Critical Question: What do you want for free that you should earn? Maybe it’s an audience or a steady income or beautiful website? How can you properly starve that entitlement? 

4. A fire outside of a fireplace is dangerous

This is less of a reason and more of a lesson. Passion can be a dangerous thing. Like anything, it has a time and a place. Your ability to uphold boundaries for your passions will determine the level of suffering you endure.

As I mentioned earlier, passions are painful. And in an effort to relieve the pain, we obsess over a solution. The sooner a solution, the faster the pain will subside. But the moment you prioritize your passions above the important people in your life, you’ve become a fire outside a fireplace.

The key to stewarding passion is finding control in the midst of something seemingly uncontrollable. To be okay with the timing, the required work, the pain, and the suffering.

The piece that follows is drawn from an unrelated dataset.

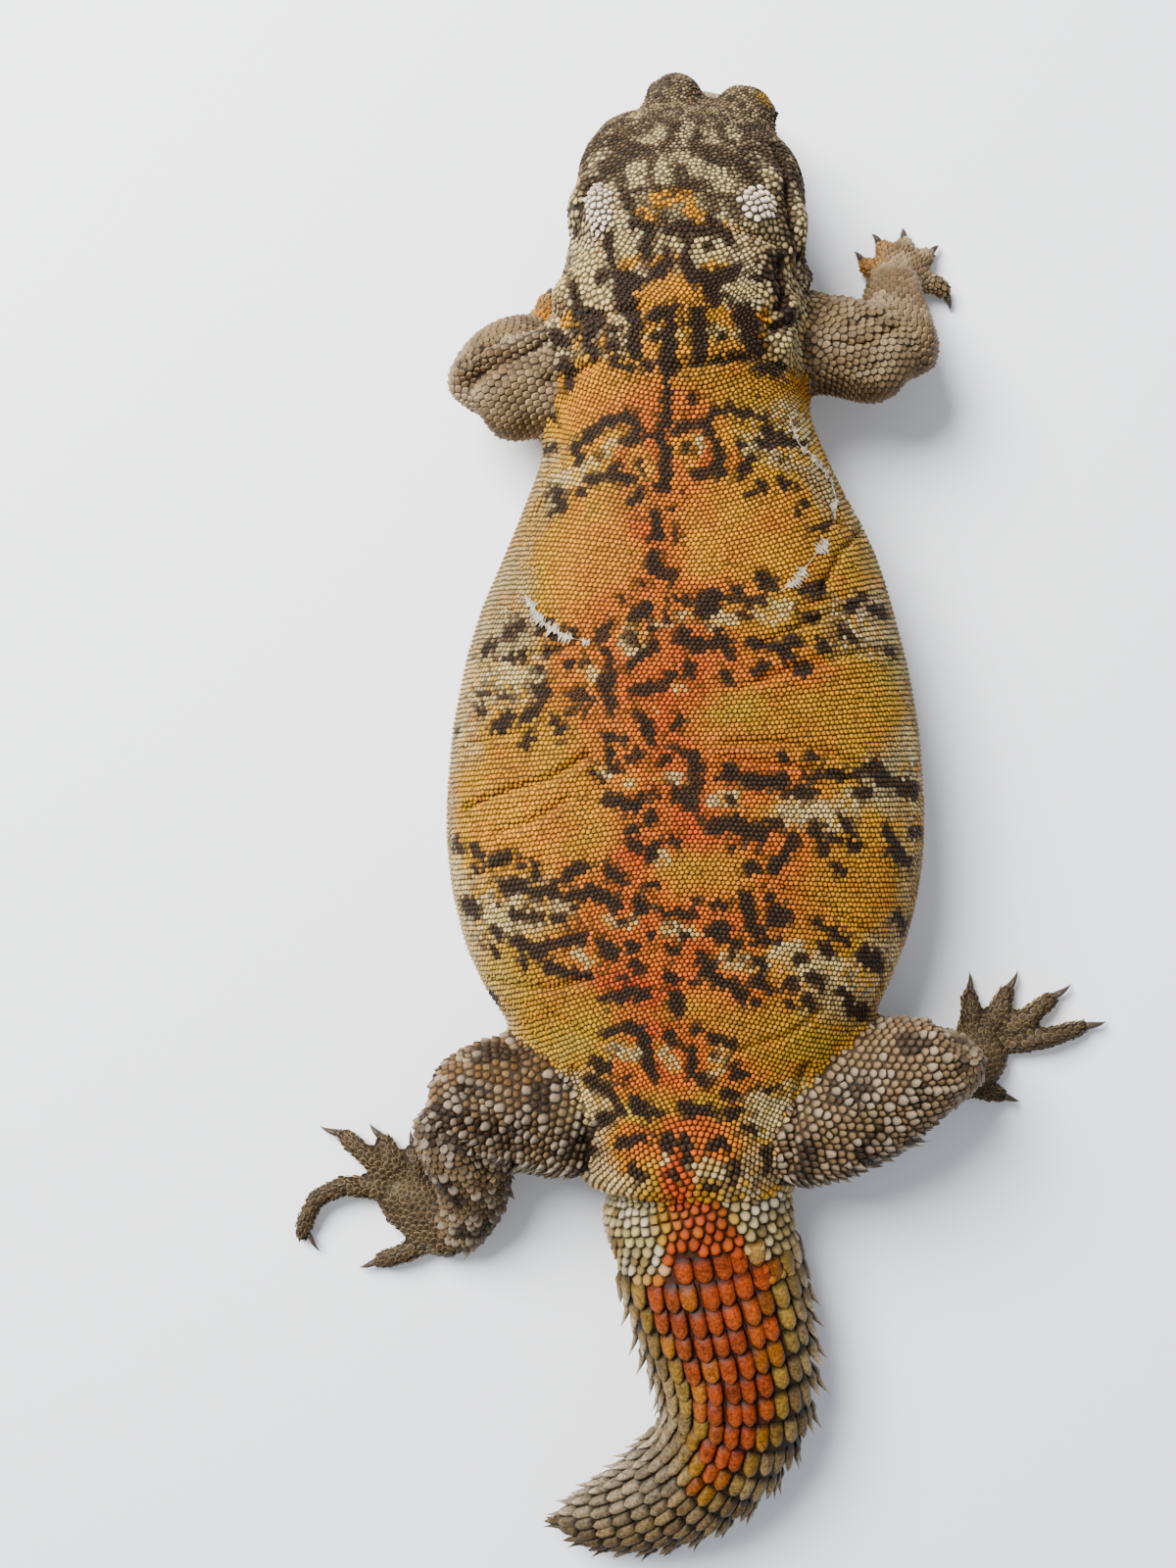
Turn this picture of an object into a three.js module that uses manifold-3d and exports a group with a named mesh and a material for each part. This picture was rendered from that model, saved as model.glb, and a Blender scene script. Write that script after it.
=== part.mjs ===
// A uromastyx, a stout spiny-tailed desert lizard, as a still life-size model.
// It lies belly down on the floor with its head bowed, its tail curled to its left and its feet spread.
// Millimetres, +Z up. The head points to -Y and the animal's left is +X.
// The origin is on the floor under the middle of the trunk, in the flat of the belly.
import * as THREE from "three";
import { mergeVertices } from "three/addons/utils/BufferGeometryUtils.js";
import Module from "manifold-3d";

const wasm = await Module();
wasm.setup();

const CUT = 0.3; // the gap left between two pieces that meet
const NAPE_CUT = { behind: 4, lean: 0.45 }; // behind the ears, and leaning back by that many radians
const SHOULDER_CUT = -47; // where the neck meets the trunk
const VENT_CUT = 52.6; // where the trunk meets the tail
const TAIL_CUTS = [0.44, 0.72]; // shares of the tail's length
const UP = new THREE.Vector3(0, 0, 1);

// Neck and trunk: [x, y, height of the widest line, half width, height above that line, depth below it].
// A depth a little over the line's height leaves the flat on which the belly lies.
const TORSO = [
  [0.5, -75, 18, 8, 7.4, 6],
  [0.6, -70, 17.2, 12.8, 12, 8],
  [0.8, -65, 15.8, 15, 14.2, 9.4],
  [0.9, -60, 14.2, 16.1, 15.2, 9.6],
  [0.9, -55, 12.8, 15.7, 15.4, 9.8],
  [0.7, -50, 11.8, 16.5, 15.4, 10.8],
  [0.5, -45, 11.2, 17.6, 15.6, 11.4],
  [0.2, -40, 10.9, 19.6, 15.8, 11.4],
  [0, -35, 10.6, 22, 16.2, 11.2],
  [-0.4, -28, 10.3, 25.3, 16.7, 11],
  [-0.4, -20, 10.2, 28, 17, 11],
  [-0.3, -10, 10.2, 30.4, 17.3, 11],
  [-0.2, 0, 10.2, 31.4, 17.4, 11],
  [-0.2, 8, 10.2, 31.5, 17.2, 11],
  [-0.2, 16, 10.2, 30.4, 16.6, 11],
  [-0.3, 24, 10.2, 27.9, 15.6, 11],
  [-0.3, 31, 10.2, 23.8, 14.4, 11],
  [-0.2, 36, 10.2, 19.4, 13.2, 10.9],
  [-0.1, 41, 10, 15.9, 12.2, 10.6],
  [-0.3, 47, 9.8, 14.6, 11.2, 10.2],
  [-1, 52, 9.4, 13, 10, 9.6],
  [-1.8, 56, 9, 6, 6, 6],
];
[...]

Critical Question: Do you let your passions take over your life? Do you make irresponsible decisions in a moment of obsession? If so, how can you eliminate those moments in the future?

At the end of the day, we must realize that the pain we experience from the passions we have, is a good thing. For without it, life would be flat.

How about your passion? When asked what you’re passionate about, don’t tell me what makes you feel good or what excites you. What are you willing to suffer for? Let me know in the comments below.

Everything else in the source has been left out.